The funny thing about the list of specifications and all the weight savings and the nifty electronic wizardry: you don’t want to think about any of it when you’re on a racetrack. You want to feel connected to the car, have it respond telepathically as you streak through corners. If the car forces you to mull over the effects of the four-wheel steering or those adaptive engine mounts, you’re in trouble.
I test drove the RS at a remote track in Germany called Bilster Berg. The 2.6-mile road course is a loopty-loop carnival ride that follows the hills and dales of a former British ammunition depot. I’d driven it before — in a Porsche 911 Turbo S, in fact, and found it to be one of the most demanding and demented private tracks I’ve ever experienced. You carry extreme speeds around corners and suffer through a series of severe drops and off-camber turns that will show off weaknesses in even great sports cars.
I dropped into the seat of the GT3 RS following behind a professional Porsche driver, and immediately put in a stupidly fast series of laps. Fast enough that I didn’t have the sense to be fazed by the speeds until I got out of the car, plastered in sweat. I usually like to work up to speeds, like a runner finding his pace. But this was something else entirely. The pro driver met my eyes and he grinned. "Yes, it’s that good," he said.
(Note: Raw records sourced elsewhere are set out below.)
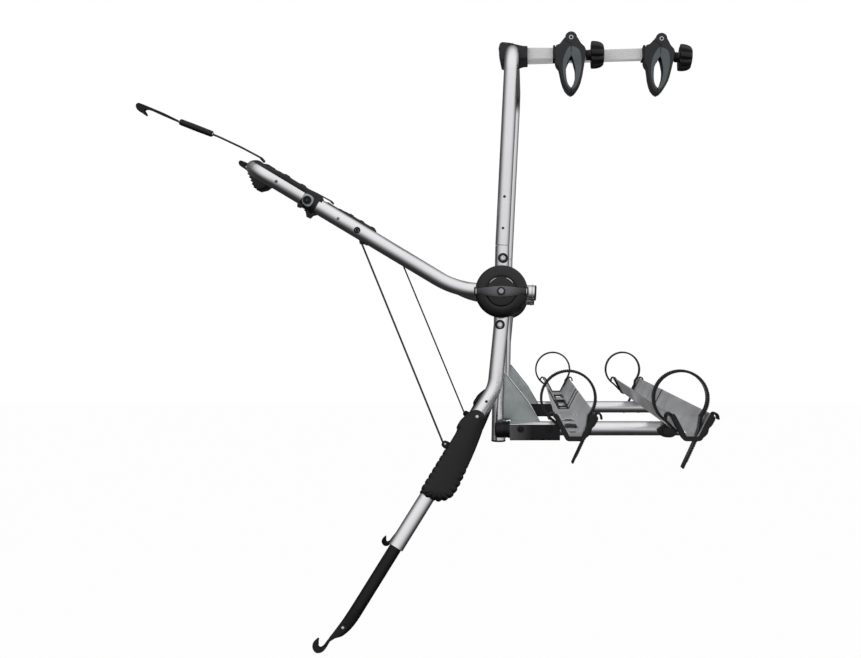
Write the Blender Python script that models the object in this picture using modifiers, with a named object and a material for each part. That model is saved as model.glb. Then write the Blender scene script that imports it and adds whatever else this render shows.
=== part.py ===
"""A folding bike rack that hangs on the back of a hatchback car.

Metres, +Z up. The origin lies on the fold axis of the two hubs, midway between them.
-X points at the car, +X to the rear, and the car's left side is at -Y.
"""

import math

import bmesh
import bpy
from mathutils import Matrix, Vector

SIDES = {"left": -1, "right": 1}
UP = Vector((0, 0, 1))
SIDEWAYS = Vector((0, 1, 0))
FIT_GAP = 0.0003

# Rear frame
POST_RADIUS = 0.015
POST_WALL = 0.002
POST_Y = 0.243
SEAM_Z = 0.101
SEAM_GAP = 0.0013
CROSSBAR_X = 0.0207
CROSSBAR_Z = 0.524
UPRIGHT_BEND = 0.05
POST_FOOT_X = -0.0084
POST_FOOT_Z = -0.3136
SPIGOT_RADIUS = 0.0127
SPIGOT_BORE = 0.0105
SPIGOT_LENGTH = 0.045
UPRIGHT_HOLES_Z = (0.203, 0.136)
PUSH_HOLE_RADIUS = 0.003

# Gusset and its channel
GUSSET_Y = 0.257
GUSSET_THICKNESS = 0.0025
CHANNEL_START_X = 0.0166
CHANNEL_END_X = 0.1215

# Platform bars
BAR_RADIUS = 0.015
BAR_BORE = 0.013
BAR_Y = 0.2745
BAR_Z = -0.2863
BAR_START_X = 0.0169
BAR_END_X = 0.372
BAR_CAP_LENGTH = 0.0316

# Hub, stacked outwards from the post
HUB_PLATE_RADIUS = 0.050
HUB_PLATE_Y = (0.2583, 0.2695)
STUD_RADIUS = 0.006
STUD_HOLE = 0.0063
STUD_END_Y = 0.3462
LUG_RADIUS = 0.026
LUG_Y = (0.2698, 0.2792)
ARM_Y = 0.296
COVER_RADIUS = 0.054
COVER_Y = (0.3135, 0.3335)
WING_LENGTH = 0.098
WING_Y = (0.3338, 0.3458)

# Front frame
ARM_RADIUS = 0.01575
ARM_BORE = 0.01375
ARM_STUB = (0.068, -0.0024)
ARM_BEND = (-0.0946, 0.0046)
ARM_BEND_RADIUS = 0.17
FRONT_BAR_X = -0.503
FRONT_BAR_Z = 0.251
FRONT_CORNER_Y = 0.395
FRONT_CORNER_RADIUS = 0.05
ARM_HOLES = (0.281, 0.421)
PAD_START = 0.317
PAD_RISE = 0.0135
PAD_RADIUS = 0.0125
CLAMP_AT = 0.348
CLAMP_LENGTH = 0.036
CLAMP_RADIUS = 0.0215
FOOT_Y = 0.255
FOOT_WIDTH = 0.045

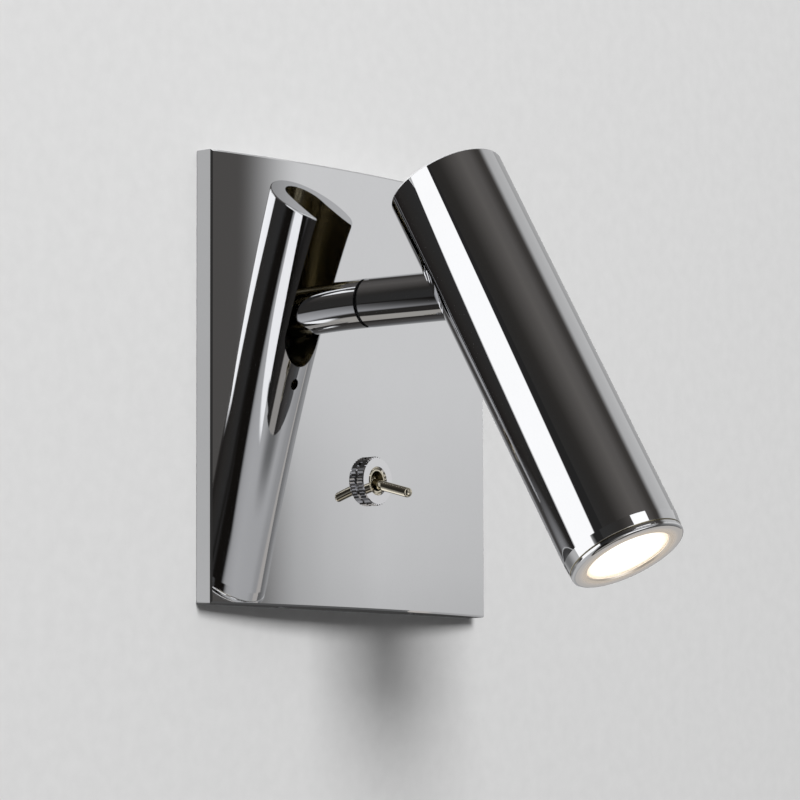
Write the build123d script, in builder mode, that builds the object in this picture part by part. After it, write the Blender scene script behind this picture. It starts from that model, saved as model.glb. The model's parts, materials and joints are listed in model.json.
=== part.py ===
from build123d import *
from math import cos, pi, radians, sin, sqrt
import os

# Bedside reading lamp that is let into a wall: a square domed plate, a swivelling arm, a slotted
# head that tilts on the arm's end, and a toggle switch under the arm.
# Millimetres, +Z up.  The wall's face is Y = 0, the room is towards -Y, the wall's inside is +Y.
# "out" is a distance from the wall's face into the room, and negative inside the wall.

# ---------------------------------------------------------------- driving dimensions
# face plate
plate_side = 105.5
plate_rim = 4.4
plate_crown = 5.2
plate_skin = 2.2
plate_bevel = 0.4

# arm and its swivel in the plate
arm_height = 21.35
arm_diameter = 12.0
arm_bore = 6.0
arm_reach = 38.4
arm_spacer_height = 0.5
stem_diameter = 8.0
stem_bore = 4.6
stem_engagement = 12.0
stem_tail = 6.0
keyway_width = 1.6
keyway_depth = 0.8
bush_diameter = 11.0
bush_flange_diameter = 16.0
bush_flange_height = 1.0
swivel_boss_diameter = 23.0
swivel_boss_out = 3.9
stop_washer_height = 1.2
stop_washer_diameter = 14.8
stop_tab_reach = 10.6
stop_tab_width = 1.6
stop_pin_diameter = 1.8
stop_pin_radius = 9.6
stop_pin_seat = 2.0
spring_washer_height = 0.8
spring_washer_gauge = 0.5
spring_washer_diameter = 14.0
swivel_nut_across_flats = 12.0
swivel_nut_height = 3.2
lock_nut_height = 2.4

# head
head_diameter = 28.5
head_rear = 30.9
head_front = 73.9
head_tilt = 29.5
head_edge = 0.4
tube_taper_length = 2.6
tube_taper_depth = 0.25
slot_width = 14.5
slot_back_wall = 3.8
engine_bore = 24.5
engine_shoulder = 20.0
grub_place = 12.0
grub_diameter = 3.0
grub_length = 5.0
grub_socket = 1.5

# tilt joint in the head
knuckle_width = 9.0
knuckle_flat_length = 8.0
knuckle_slot_width = 4.4
friction_disc_height = 0.6
friction_disc_diameter = 7.6
fork_ear_gauge = 1.0
fork_ear_diameter = 6.4
fork_leg_reach = 4.0
fork_base = 8.0
fork_plug_length = 10.0
pivot_pin_diameter = 3.0
pivot_pin_end_gap = 0.1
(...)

From there, I pushed harder. Each series of laps got better as I adapted to the car, beginning to trust the grip of the huge tires, the stopping power of the brakes and the downforce that allowed me to carry ever more speed around corners.
It was near the end of the day, and the end of our time at the track, and I asked — no, pleaded, for one more set of laps. Just me and the pro. He nodded his head and we jumped in our two cars.
And so, for three perfect laps, I drove in the Matrix. All that engineering translated, in the end, to one thing: a car that barely seemed to touch the road, that allowed the back end to slide through corners just so, that tore through space and air. All that technology evaporated, working silently in the background, and allowed me to simply be.
Those Matrix laps have messed with my head ever since
Those Matrix laps have messed with my head ever since. As soon as I exited the car, future nostalgia was already kicking in. I knew I was unlikely to ever get to drive one again. Worldwide production is limited, and the run is already sold out.
A source told me that the cars had been selling well over $100,000 their list price, and the select owners of the Porsche 918, the futuristic $845,000 hybrid supercar, were squabbling over them.
It’s safe to assume prices will only rise once they go on the secondary market. And in my experience, it’s totally and utterly worth it.